COLONIE — For the fourth consecutive year, the town is listed as susceptible to fiscal stress by the Office of the New York State Comptroller.
When the Fiscal Stress Monitoring System was implemented in 2013, the town was classified as under significant fiscal stress. It was upgraded to “moderate fiscal stress” a year later and stayed in that category until 2016 when it was upgraded to susceptible. In 2020, the economic data the comptroller’s office analyzed for the latest report, the town was closing in on the numbers needed from being off the list, said Acting Comptroller Chris Kelsey.
The town has a fiscal score of 45.8. The City of Albany was the only other municipality in the Capital District to make the list with a score of 52.9.
“I would first highlight the fact that the town is .9 percentage points away from being off the list, having improved again during 2020 from 52.5 percent in 2019,” he said. “In 2012 when the Fiscal Stress Monitoring Program was first initiated by OSC the town was in the Significant Stress category with a score of 65.8 percent. The town steadily declined into the Moderate Stress category in 2013 (62.5 percent) and by 2016 we moved to the current category of Susceptible to fiscal stress (52.5 percent.)”
He said the financial issues date to the administration prior to Supervisor Paula Mahan taking office in 2008.
“The prior administration had generated a town-wide deficit in excess of $20 million and the town’s bone rating had dropped to Baa2 as rated by Moody’s at the time,” he said. Had the fiscal distress monitoring program been around back then, the town would have been near the top of the list.”
Standard and Poor currently rates the town’s bond rating at A+ with a positive outlook.
“Assuming economic conditions remain stable we are confident that for 2021 we will have moved off the list to the no designation category,” he said. “While it has been a challenge, and will continue to be challenging for the next administration, Paula and the management group are proud of our financial accomplishments over the last 14 years.”
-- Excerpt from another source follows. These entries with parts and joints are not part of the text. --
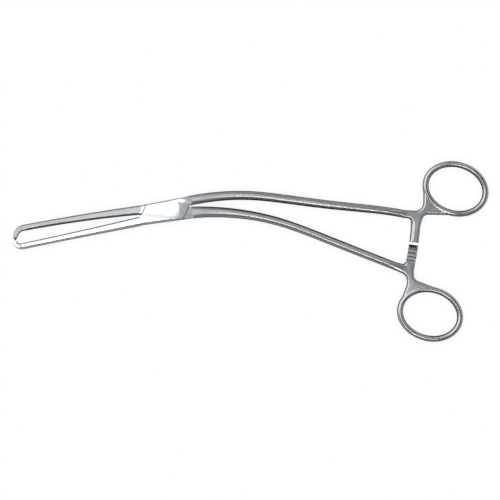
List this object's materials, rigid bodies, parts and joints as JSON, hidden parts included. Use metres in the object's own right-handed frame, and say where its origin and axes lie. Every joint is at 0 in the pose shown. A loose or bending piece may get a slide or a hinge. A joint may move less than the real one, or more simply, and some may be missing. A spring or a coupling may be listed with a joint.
{
  "type": "tenaculum forceps",
  "caption": "Box-lock forceps with bowed shanks, finger rings, a ratchet and slender jaws that end in a single hooked tooth each.",
  "frame": {"origin": "pivot axis at the underside of the lock, on the flat that the forceps rest on", "axes": "+X from the jaws to the finger rings, +Y across the instrument in its own plane towards the upper ring, +Z through the thickness away from the resting face"},
  "size_m": [0.2494, 0.0949, 0.0064],
  "materials": {
    "box_steel": "satin, ground and fine-brushed stainless steel",
    "tongue_steel": "satin, ground and fine-brushed stainless steel",
    "pin_steel": "satin, ground flush with the lock"
  },
  "bodies": {
    "box_side": {"box_half": "box_steel", "pivot_pin": "pin_steel"},
    "tongue_side": {"tongue_half": "tongue_steel"}
  },
  "joints": [
    {"name": "box_lock", "type": "hinge", "parent": "box_side", "child": "tongue_side", "pos_m": [0, 0, 0.0032], "axis": [0, 0, -1], "range_deg": [-1.6, 45]}
  ]
}
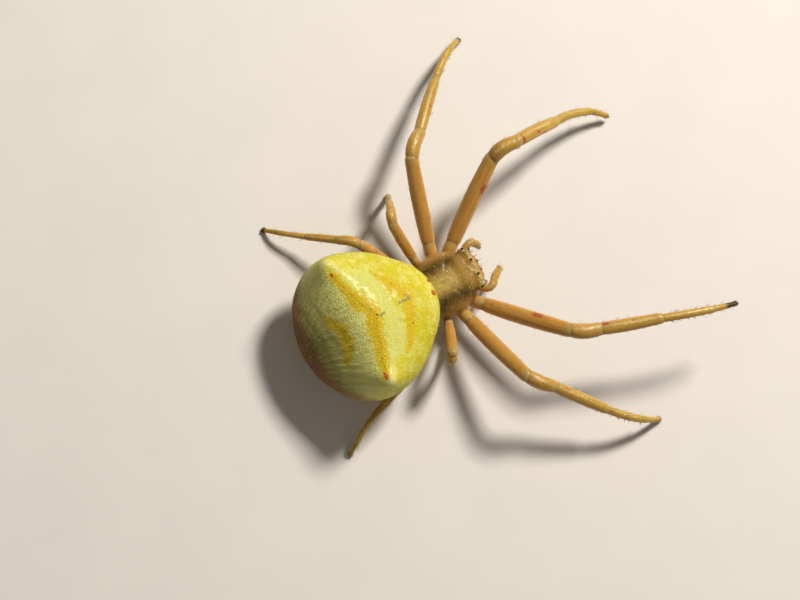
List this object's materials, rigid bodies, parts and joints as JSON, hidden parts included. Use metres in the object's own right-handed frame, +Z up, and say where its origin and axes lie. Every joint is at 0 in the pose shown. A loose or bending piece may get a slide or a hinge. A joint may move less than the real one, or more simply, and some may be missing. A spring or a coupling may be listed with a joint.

The state Comptroller’s Office rates each municipality’s fiscal health based on a number of indicators including year-end fund balance, cash on hand, short term borrowing, fixed costs and patterns of operating deficits.
The Comptroller’s Office did take into account the impacts of COVID-19 on municipality’s financial condition and found most weathered the storm without long lasting ramifications. Most, according to the report, made mid-year budgetary adjustments that helped the fiscal health. In Colonie, for example, every department was under a mandate to cut 10 percent from their respective budgets, part time employees were furloughed and there was a hard hiring freeze in place for most of the year.
Also, “rebounding monthly sales tax collections in much of the state supported local government’s bottom lines,” according to the report, “with many counties outside of New York City seeing only slight losses for 2020 compared with 2019, and collections in some counties even growing for the year.”
“Federal assistance, the restoration of state aid and resurging revenue have provided them much needed relief,” state Comptroller Thomas DiNapoli said in a statement. “However, those designated as stressed are less likely to have the flexibility to adapt to fiscal challenges long term. Local officials must budget and plan carefully to avoid fiscal stress and manage their communities through the uncertainties created by the pandemic.”
The vast majority of the 1,411 municipalities in the state that were rated were not under any fiscal stress in 2020. Nine municipalities were under significant stress, according to the report, with City of Poughkeepsie having the worst score, 78.3 percent. Amsterdam was the third worst with a score of 75 percent. Five municipalities were under moderate stress and 16 were susceptible.
Nearly 175 local governments did not receive a score with the vast majority, 169, not filing data in time or not filing at all.